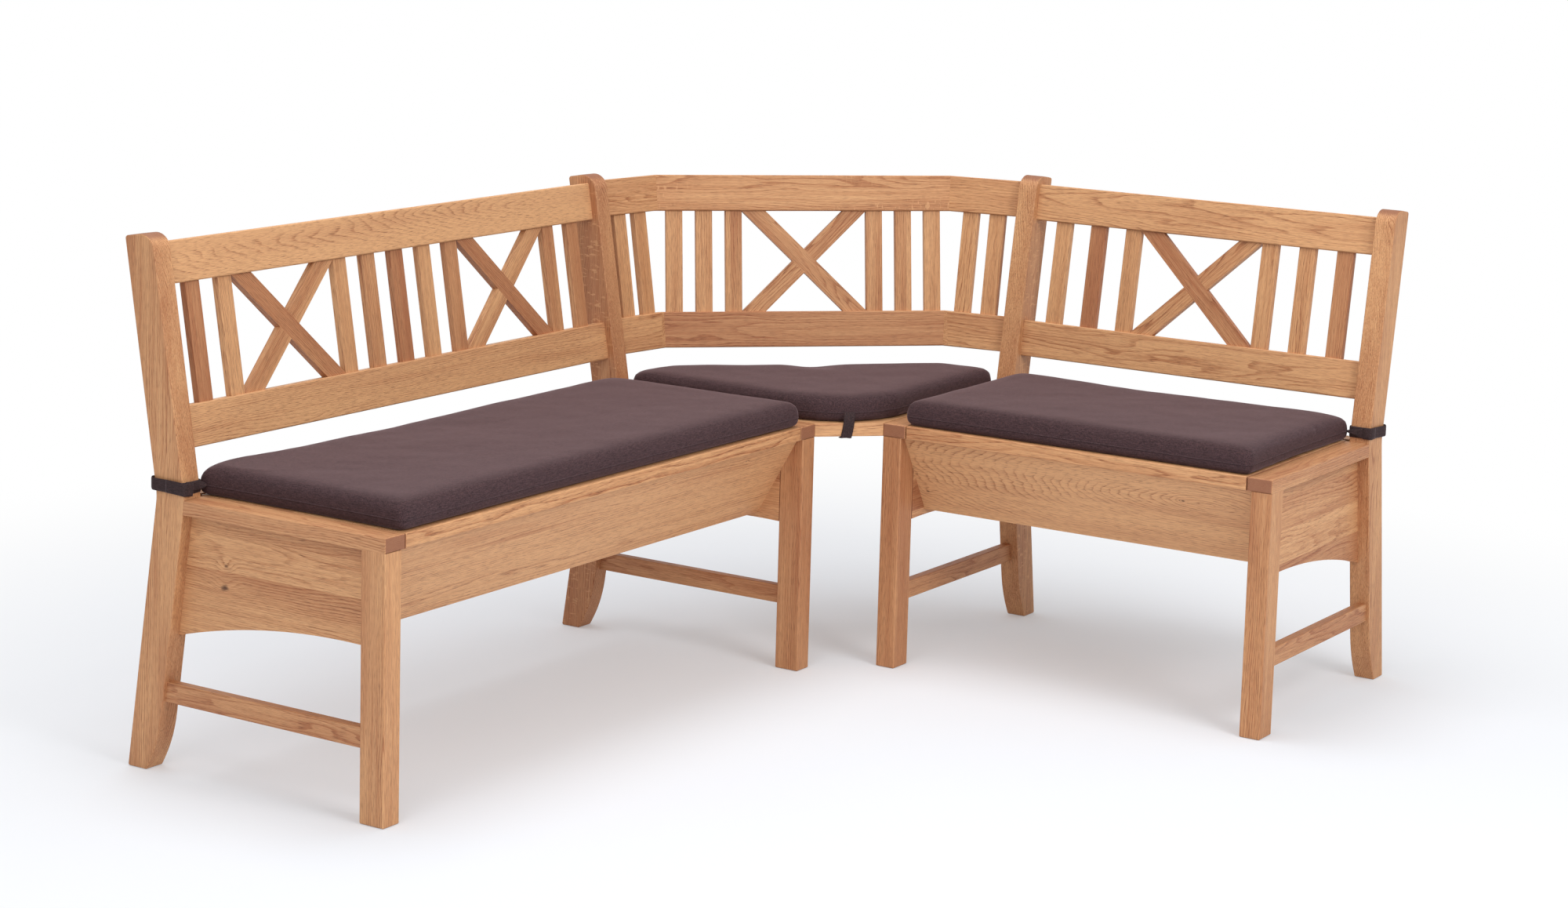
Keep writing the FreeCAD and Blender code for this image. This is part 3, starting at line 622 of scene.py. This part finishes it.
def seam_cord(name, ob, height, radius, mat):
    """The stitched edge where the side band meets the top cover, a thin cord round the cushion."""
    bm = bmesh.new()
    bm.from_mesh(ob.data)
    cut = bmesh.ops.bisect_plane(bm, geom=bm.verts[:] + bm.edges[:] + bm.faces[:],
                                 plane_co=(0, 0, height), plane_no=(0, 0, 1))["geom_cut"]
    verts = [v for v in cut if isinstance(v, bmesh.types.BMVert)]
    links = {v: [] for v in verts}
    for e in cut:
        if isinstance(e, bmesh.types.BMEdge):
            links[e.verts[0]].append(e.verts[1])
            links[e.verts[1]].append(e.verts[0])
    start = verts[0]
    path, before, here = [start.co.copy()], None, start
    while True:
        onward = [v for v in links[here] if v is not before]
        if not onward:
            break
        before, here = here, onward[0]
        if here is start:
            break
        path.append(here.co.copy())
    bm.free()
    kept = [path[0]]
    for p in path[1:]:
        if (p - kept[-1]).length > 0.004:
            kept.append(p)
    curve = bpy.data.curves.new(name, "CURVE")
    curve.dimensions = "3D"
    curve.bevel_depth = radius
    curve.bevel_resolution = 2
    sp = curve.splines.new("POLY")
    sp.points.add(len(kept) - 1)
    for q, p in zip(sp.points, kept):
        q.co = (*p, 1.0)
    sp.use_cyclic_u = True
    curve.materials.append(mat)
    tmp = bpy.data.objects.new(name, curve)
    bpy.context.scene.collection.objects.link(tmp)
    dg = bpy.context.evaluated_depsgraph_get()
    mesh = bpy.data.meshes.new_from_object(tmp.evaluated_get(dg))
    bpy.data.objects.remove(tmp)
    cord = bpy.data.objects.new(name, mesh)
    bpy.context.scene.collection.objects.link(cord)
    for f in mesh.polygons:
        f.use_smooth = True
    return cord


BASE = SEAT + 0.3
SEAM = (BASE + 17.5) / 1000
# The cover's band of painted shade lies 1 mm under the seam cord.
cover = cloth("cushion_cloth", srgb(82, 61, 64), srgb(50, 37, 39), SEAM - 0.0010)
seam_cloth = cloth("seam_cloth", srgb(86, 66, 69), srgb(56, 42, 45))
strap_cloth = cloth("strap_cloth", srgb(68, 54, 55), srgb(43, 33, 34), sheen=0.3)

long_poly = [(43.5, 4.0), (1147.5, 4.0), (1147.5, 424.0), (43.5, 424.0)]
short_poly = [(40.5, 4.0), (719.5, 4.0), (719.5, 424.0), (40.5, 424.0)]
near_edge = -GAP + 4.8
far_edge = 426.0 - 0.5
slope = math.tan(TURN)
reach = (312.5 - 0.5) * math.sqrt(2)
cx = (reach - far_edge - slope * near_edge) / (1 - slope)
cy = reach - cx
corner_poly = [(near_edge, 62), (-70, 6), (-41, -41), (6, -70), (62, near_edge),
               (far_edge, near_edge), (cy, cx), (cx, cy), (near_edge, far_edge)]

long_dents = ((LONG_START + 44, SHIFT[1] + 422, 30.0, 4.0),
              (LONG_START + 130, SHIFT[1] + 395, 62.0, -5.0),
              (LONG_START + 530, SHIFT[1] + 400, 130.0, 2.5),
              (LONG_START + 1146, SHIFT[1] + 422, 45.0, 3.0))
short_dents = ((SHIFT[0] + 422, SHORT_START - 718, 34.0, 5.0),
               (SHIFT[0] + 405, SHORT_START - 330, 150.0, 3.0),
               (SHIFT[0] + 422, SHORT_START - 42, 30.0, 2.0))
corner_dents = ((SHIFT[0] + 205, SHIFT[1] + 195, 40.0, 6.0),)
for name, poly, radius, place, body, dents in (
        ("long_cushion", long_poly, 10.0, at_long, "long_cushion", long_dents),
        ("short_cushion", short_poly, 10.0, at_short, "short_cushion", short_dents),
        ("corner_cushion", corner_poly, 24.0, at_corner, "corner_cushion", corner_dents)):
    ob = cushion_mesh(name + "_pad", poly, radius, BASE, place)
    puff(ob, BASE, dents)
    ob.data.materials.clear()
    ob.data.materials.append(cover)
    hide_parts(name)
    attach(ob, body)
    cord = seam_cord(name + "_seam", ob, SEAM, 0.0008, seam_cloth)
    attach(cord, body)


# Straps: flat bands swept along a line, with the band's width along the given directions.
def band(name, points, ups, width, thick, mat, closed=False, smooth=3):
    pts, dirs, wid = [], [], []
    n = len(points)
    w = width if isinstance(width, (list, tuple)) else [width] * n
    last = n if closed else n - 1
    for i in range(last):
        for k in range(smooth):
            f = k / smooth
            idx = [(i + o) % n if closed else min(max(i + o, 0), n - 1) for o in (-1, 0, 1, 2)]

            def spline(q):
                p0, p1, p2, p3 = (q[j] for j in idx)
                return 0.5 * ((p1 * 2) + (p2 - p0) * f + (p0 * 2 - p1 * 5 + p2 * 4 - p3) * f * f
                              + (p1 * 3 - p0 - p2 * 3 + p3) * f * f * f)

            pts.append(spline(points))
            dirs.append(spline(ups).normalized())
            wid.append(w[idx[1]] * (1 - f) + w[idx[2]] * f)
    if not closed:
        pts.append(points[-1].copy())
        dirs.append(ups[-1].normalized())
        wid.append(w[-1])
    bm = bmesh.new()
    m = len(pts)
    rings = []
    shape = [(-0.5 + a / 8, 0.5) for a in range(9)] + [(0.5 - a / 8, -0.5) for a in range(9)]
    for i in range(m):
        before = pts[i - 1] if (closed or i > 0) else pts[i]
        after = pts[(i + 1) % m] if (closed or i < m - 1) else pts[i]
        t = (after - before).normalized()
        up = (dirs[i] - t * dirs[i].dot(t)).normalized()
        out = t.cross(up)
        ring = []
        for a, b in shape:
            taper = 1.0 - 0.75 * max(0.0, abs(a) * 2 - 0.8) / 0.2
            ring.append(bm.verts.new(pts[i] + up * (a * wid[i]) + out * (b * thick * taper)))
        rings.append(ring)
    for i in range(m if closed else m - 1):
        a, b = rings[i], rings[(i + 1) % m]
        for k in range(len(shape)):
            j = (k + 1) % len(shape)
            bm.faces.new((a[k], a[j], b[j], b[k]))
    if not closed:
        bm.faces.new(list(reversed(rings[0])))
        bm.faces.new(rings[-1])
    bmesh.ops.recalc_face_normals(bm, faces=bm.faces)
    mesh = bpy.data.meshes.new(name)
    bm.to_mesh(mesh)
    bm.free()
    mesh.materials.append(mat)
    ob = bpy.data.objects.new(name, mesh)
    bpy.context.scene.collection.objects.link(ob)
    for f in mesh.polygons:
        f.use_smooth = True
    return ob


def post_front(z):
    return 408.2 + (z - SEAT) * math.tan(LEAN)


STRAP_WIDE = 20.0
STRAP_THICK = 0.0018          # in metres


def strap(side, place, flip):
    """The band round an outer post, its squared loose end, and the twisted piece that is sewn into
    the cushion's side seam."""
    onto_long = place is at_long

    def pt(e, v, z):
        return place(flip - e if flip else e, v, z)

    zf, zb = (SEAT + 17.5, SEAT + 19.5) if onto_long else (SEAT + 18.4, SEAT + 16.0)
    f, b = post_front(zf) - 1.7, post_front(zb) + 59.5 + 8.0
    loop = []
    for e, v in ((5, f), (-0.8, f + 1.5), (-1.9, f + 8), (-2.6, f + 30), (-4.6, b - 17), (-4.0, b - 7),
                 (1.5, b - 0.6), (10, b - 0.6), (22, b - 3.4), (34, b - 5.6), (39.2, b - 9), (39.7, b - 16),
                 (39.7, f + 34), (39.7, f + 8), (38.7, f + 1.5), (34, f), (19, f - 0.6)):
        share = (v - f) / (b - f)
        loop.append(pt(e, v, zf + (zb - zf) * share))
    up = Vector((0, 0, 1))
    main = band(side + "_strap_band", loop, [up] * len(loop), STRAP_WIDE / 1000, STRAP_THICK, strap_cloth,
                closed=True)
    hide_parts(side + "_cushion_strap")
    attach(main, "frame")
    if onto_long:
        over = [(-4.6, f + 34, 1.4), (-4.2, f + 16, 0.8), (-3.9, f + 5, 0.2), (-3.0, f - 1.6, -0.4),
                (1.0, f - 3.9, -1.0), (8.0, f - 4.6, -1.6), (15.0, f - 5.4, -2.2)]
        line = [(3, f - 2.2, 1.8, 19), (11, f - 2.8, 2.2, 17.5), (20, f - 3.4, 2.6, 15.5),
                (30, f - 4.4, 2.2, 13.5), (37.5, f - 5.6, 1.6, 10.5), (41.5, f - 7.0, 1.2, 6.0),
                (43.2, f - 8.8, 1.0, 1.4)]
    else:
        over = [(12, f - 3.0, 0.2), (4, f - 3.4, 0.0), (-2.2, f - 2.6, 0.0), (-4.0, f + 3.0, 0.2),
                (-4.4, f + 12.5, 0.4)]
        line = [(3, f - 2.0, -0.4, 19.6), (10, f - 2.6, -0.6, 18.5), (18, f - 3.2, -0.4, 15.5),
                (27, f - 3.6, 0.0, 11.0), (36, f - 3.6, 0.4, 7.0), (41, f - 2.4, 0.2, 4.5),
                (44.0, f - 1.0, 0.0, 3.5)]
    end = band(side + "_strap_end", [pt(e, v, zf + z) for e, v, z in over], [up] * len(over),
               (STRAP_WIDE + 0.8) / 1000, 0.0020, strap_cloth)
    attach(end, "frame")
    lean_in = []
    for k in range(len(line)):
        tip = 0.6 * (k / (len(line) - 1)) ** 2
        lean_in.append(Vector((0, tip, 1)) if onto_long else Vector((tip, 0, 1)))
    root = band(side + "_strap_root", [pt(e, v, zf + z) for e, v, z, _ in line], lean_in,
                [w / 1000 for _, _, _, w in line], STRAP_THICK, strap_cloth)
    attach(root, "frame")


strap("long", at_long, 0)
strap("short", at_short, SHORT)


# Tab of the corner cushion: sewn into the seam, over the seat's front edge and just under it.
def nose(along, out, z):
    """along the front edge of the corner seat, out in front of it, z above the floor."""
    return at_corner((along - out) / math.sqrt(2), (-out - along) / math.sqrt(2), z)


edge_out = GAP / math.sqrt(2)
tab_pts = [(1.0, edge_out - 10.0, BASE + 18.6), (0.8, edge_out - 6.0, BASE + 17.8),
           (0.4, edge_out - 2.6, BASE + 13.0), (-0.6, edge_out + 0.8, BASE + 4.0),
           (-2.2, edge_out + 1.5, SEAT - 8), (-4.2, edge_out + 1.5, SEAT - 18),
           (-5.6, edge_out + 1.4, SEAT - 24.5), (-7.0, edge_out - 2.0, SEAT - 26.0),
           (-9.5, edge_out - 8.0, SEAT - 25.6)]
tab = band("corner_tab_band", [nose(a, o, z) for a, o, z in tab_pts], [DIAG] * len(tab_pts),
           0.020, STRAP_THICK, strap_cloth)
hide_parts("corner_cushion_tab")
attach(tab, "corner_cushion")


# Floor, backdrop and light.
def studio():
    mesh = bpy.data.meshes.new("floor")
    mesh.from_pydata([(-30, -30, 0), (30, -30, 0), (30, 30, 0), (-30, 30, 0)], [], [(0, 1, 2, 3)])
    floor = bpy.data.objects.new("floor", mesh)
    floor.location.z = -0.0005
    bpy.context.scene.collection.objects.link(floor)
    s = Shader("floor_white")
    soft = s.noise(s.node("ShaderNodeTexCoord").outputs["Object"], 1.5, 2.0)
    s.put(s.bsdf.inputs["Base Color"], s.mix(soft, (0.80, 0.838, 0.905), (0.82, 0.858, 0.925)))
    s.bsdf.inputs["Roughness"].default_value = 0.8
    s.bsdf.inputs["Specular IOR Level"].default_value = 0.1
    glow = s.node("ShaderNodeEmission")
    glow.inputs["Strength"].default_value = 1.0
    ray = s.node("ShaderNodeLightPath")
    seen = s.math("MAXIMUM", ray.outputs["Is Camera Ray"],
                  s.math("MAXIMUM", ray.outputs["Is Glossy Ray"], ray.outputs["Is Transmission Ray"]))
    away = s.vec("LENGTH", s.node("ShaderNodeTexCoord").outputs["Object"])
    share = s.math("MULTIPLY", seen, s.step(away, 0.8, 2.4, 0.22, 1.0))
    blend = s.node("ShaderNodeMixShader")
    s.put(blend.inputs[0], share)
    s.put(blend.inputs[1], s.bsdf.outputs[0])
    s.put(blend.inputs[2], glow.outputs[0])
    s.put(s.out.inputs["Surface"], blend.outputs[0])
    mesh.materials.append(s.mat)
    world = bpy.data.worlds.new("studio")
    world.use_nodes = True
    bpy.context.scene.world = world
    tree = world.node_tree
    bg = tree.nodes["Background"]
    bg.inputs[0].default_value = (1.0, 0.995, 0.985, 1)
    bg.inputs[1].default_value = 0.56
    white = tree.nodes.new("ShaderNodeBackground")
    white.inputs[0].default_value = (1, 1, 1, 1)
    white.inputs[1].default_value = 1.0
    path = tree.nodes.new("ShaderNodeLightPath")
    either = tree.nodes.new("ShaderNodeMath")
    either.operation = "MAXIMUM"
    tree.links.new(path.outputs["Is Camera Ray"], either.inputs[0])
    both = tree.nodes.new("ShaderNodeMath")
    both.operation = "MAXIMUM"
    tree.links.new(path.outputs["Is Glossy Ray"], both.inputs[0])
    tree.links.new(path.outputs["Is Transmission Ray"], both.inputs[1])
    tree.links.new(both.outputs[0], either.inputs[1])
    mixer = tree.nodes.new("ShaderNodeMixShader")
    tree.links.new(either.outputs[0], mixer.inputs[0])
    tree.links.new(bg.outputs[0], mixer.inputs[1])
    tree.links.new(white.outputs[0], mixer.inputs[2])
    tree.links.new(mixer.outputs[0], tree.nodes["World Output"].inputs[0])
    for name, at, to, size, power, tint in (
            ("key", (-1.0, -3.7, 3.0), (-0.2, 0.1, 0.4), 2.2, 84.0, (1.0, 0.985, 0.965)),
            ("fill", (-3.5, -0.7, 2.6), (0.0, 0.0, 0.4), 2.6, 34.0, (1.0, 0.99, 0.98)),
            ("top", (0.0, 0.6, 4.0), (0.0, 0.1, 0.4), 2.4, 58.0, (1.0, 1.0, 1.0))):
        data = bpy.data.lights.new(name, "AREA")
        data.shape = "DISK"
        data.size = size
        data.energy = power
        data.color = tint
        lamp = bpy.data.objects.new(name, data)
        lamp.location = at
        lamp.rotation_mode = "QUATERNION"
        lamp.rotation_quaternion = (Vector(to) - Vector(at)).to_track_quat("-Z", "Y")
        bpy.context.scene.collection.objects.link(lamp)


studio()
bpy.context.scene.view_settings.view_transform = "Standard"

=====

▸ **Task**: Say how many lines of the data include the word "frame". Respond with the number alone.

▸ **Complete response**: 3